EXERCISE DIRECTIONS >> Find the string "bodies" in the entries and copy each line that has it.

RECORDS PROVIDED >>

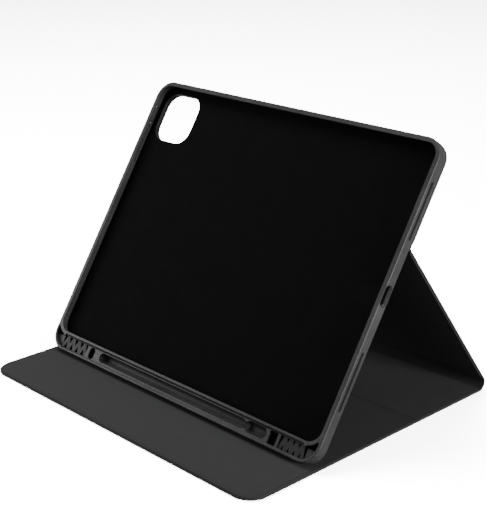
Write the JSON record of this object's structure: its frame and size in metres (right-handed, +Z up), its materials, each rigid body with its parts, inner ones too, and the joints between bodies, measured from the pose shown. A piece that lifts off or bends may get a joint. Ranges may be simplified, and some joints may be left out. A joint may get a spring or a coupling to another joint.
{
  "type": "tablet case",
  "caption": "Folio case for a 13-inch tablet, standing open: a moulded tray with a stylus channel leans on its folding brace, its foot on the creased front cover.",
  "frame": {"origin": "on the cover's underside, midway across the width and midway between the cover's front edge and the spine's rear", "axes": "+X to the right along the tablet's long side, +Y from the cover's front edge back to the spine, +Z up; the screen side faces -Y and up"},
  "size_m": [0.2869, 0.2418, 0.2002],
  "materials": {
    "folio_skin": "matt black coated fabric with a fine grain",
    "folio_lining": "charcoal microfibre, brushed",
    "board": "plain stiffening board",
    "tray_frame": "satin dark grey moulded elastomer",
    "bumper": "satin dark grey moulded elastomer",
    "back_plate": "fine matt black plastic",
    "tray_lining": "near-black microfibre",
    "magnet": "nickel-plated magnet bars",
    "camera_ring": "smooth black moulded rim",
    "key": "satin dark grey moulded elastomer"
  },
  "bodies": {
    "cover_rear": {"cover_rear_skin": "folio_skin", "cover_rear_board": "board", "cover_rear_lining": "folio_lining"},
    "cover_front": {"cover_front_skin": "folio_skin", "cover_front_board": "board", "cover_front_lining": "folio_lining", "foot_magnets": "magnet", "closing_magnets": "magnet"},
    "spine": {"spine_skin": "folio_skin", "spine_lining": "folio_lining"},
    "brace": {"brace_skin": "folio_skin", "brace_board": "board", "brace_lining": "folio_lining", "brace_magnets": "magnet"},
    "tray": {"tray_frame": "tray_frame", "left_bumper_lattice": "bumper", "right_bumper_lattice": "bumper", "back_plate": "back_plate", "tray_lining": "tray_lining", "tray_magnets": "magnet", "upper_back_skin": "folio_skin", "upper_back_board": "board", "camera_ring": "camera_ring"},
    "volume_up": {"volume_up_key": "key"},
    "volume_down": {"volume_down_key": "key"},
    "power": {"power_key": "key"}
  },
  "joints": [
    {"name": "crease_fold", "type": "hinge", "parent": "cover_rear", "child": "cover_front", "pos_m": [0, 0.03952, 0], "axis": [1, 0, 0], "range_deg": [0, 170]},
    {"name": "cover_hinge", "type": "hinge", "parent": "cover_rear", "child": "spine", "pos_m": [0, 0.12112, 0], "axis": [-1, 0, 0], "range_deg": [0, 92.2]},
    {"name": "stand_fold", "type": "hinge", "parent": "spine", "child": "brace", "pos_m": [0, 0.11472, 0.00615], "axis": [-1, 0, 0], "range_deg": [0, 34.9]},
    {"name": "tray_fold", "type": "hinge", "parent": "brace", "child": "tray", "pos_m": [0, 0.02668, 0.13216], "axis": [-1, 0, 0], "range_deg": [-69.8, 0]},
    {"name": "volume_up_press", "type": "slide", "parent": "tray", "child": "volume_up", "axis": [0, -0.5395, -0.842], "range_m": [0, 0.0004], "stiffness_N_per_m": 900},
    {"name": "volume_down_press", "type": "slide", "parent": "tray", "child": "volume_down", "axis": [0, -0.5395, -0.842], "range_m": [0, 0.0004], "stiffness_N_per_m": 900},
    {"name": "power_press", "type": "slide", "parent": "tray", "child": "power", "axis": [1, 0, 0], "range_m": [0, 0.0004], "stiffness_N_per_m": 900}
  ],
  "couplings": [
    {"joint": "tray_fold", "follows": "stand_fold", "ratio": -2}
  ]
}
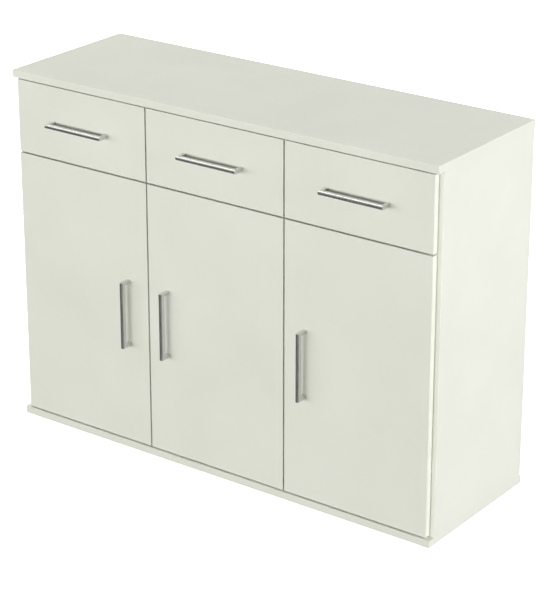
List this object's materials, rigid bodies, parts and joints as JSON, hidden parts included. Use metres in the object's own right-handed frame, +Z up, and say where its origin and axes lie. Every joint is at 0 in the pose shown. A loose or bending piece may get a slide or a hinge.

FULL SOLUTION >>
Write the JSON record of this object's structure: its frame and size in metres (right-handed, +Z up), its materials, each rigid body with its parts, inner ones too, and the joints between bodies, measured from the pose shown. A piece that lifts off or bends may get a joint. Ranges may be simplified, and some joints may be left out. A joint may get a spring or a coupling to another joint.
  "bodies": {
List this object's materials, rigid bodies, parts and joints as JSON, hidden parts included. Use metres in the object's own right-handed frame, +Z up, and say where its origin and axes lie. Every joint is at 0 in the pose shown. A loose or bending piece may get a slide or a hinge.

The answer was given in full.